* [DATA SHOWN]:
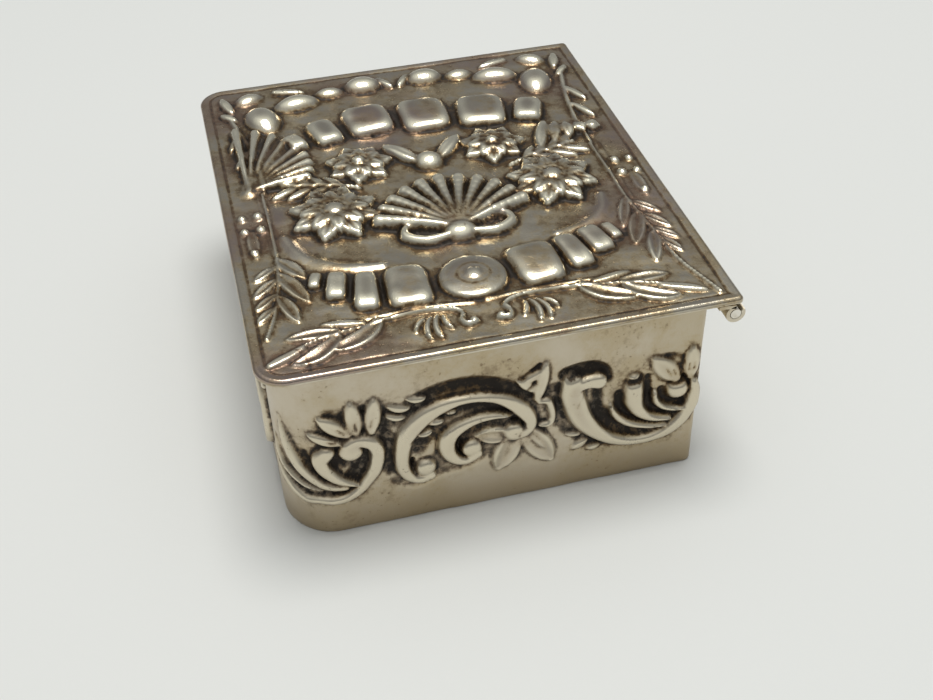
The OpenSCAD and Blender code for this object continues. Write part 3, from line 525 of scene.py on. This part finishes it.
def side_laurels(board):
    """Beads, a long petal and a laurel along each short side."""
    front = [((9.8, -18.2), (11.6, -20.3), 0.8), ((11.8, -18.4), (14, -20.6), 0.9), ((14, -18.7), (16, -20.7), 0.8),
             ((16, -19.1), (18, -20.9), 0.7), ((8.8, -17.7), (12.2, -15.7), 1.4), ((11.2, -17.9), (15.8, -15.9), 1.5),
             ((14.6, -18.3), (18.4, -17.2), 1.3)]
    leafy_stem(board, [(-3, -17.7), (4, -17.7), (9, -17.8), (13, -18.3), (16.6, -19), (20.3, -20.3)], front)
    back = [((8, 17.2), (12.6, 15.4), 1.0), ((10.8, 17.5), (15.6, 15.6), 1.5), ((14.4, 17.7), (18.7, 16.5), 1.2),
            ((8.6, 17.7), (11, 19.8), 0.8), ((11, 18), (13.7, 19.8), 0.9), ((13.6, 18.1), (15.7, 19.9), 0.8),
            ((15.2, 18.2), (17.9, 19.4), 0.8)]
    leafy_stem(board, [(-3, 17.3), (3, 17.4), (8, 17.4), (12, 17.8), (16, 18), (19.5, 18.6), (22, 19.4), (24.8, 20.3)], back)
    for side in (-1, 1):
        def m(x, y):
            return (x, side * y)
        board.leaf(m(3.6, 19.6), m(7.8, 19.6), 1.3, 0.35, rimmed)
        board.bead(m(7, 19.7), 0.45, 0.5)
        for x in (0.9, 3.3):
            board.bead(m(x, 18.6), 0.6, 0.5, stretch=1.2)
            board.bead(m(x, 20.2), 0.5, 0.45, stretch=1.2)
        board.stroke([m(-3, 18.2), m(3, 18.1), m(8, 18)], 0.1, 0.15, halo=0.15)


def rosette(board, at, radius, petals, turn=0.0):
    """A flower in high relief, its petals ribbed, about a beaded boss."""
    at = np.array(at, float)
    for ring, reach, rise in ((0.5, 1.0, 0.24), (0.0, 0.76, 0.34)):
        for n in range(petals):
            bearing = math.radians(turn + 360 * (n + ring) / petals)
            out = np.array([math.cos(bearing), math.sin(bearing)])
            across = np.array([-out[1], out[0]])
            board.leaf(at + 0.15 * radius * out, at + reach * radius * out, 5.4 * radius * reach / petals, rise * radius)
            for rib in (-0.5, 0, 0.5):
                start = at + radius * (0.45 * reach * out + 0.16 * rib * across)
                board.groove([start, start + 0.42 * reach * radius * (out + 0.3 * rib * across)], 0.14, 0.1, 0.45)
    board.bead(at, 0.34 * radius, 0.42 * radius)
    for n in range(7):
        bearing = math.radians(360 / 7 * n)
        board.groove([at + 0.2 * radius * np.array([math.cos(bearing), math.sin(bearing)]),
                      at + 0.28 * radius * np.array([math.cos(bearing), math.sin(bearing)])], 0.16, 0.12, 0.5)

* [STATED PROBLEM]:
Output the full listing without altering anything.

* [TASK OUTPUT]:
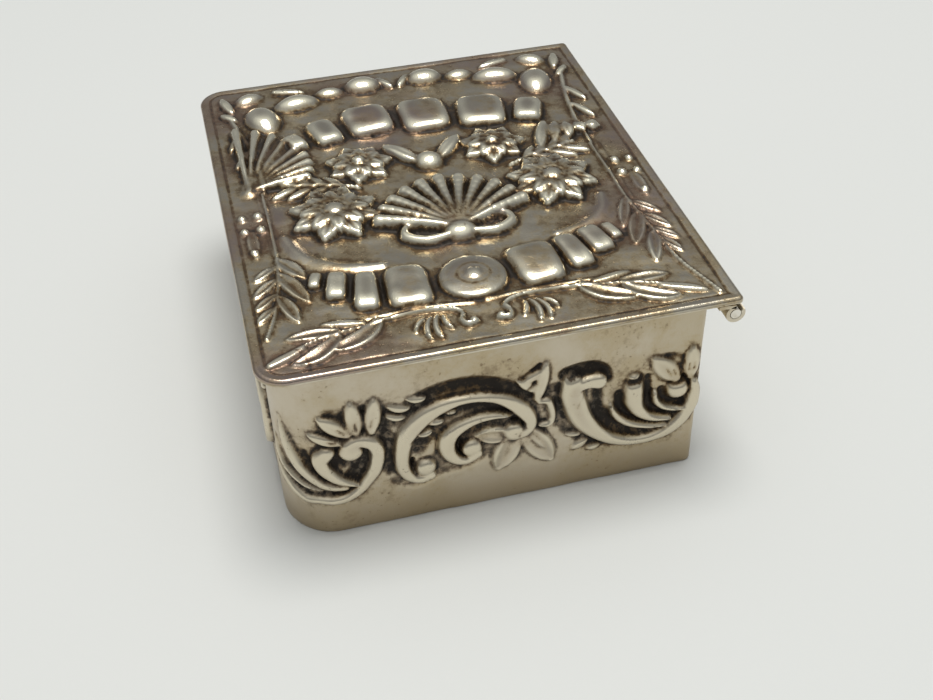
The OpenSCAD and Blender code for this object continues. Write part 3, from line 525 of scene.py on. This part finishes it.
def side_laurels(board):
    """Beads, a long petal and a laurel along each short side."""
    front = [((9.8, -18.2), (11.6, -20.3), 0.8), ((11.8, -18.4), (14, -20.6), 0.9), ((14, -18.7), (16, -20.7), 0.8),
             ((16, -19.1), (18, -20.9), 0.7), ((8.8, -17.7), (12.2, -15.7), 1.4), ((11.2, -17.9), (15.8, -15.9), 1.5),
             ((14.6, -18.3), (18.4, -17.2), 1.3)]
    leafy_stem(board, [(-3, -17.7), (4, -17.7), (9, -17.8), (13, -18.3), (16.6, -19), (20.3, -20.3)], front)
    back = [((8, 17.2), (12.6, 15.4), 1.0), ((10.8, 17.5), (15.6, 15.6), 1.5), ((14.4, 17.7), (18.7, 16.5), 1.2),
            ((8.6, 17.7), (11, 19.8), 0.8), ((11, 18), (13.7, 19.8), 0.9), ((13.6, 18.1), (15.7, 19.9), 0.8),
            ((15.2, 18.2), (17.9, 19.4), 0.8)]
    leafy_stem(board, [(-3, 17.3), (3, 17.4), (8, 17.4), (12, 17.8), (16, 18), (19.5, 18.6), (22, 19.4), (24.8, 20.3)], back)
    for side in (-1, 1):
        def m(x, y):
            return (x, side * y)
        board.leaf(m(3.6, 19.6), m(7.8, 19.6), 1.3, 0.35, rimmed)
        board.bead(m(7, 19.7), 0.45, 0.5)
        for x in (0.9, 3.3):
            board.bead(m(x, 18.6), 0.6, 0.5, stretch=1.2)
            board.bead(m(x, 20.2), 0.5, 0.45, stretch=1.2)
        board.stroke([m(-3, 18.2), m(3, 18.1), m(8, 18)], 0.1, 0.15, halo=0.15)


def rosette(board, at, radius, petals, turn=0.0):
    """A flower in high relief, its petals ribbed, about a beaded boss."""
    at = np.array(at, float)
    for ring, reach, rise in ((0.5, 1.0, 0.24), (0.0, 0.76, 0.34)):
        for n in range(petals):
            bearing = math.radians(turn + 360 * (n + ring) / petals)
            out = np.array([math.cos(bearing), math.sin(bearing)])
            across = np.array([-out[1], out[0]])
            board.leaf(at + 0.15 * radius * out, at + reach * radius * out, 5.4 * radius * reach / petals, rise * radius)
            for rib in (-0.5, 0, 0.5):
                start = at + radius * (0.45 * reach * out + 0.16 * rib * across)
                board.groove([start, start + 0.42 * reach * radius * (out + 0.3 * rib * across)], 0.14, 0.1, 0.45)
    board.bead(at, 0.34 * radius, 0.42 * radius)
    for n in range(7):
        bearing = math.radians(360 / 7 * n)
        board.groove([at + 0.2 * radius * np.array([math.cos(bearing), math.sin(bearing)]),
                      at + 0.28 * radius * np.array([math.cos(bearing), math.sin(bearing)])], 0.16, 0.12, 0.5)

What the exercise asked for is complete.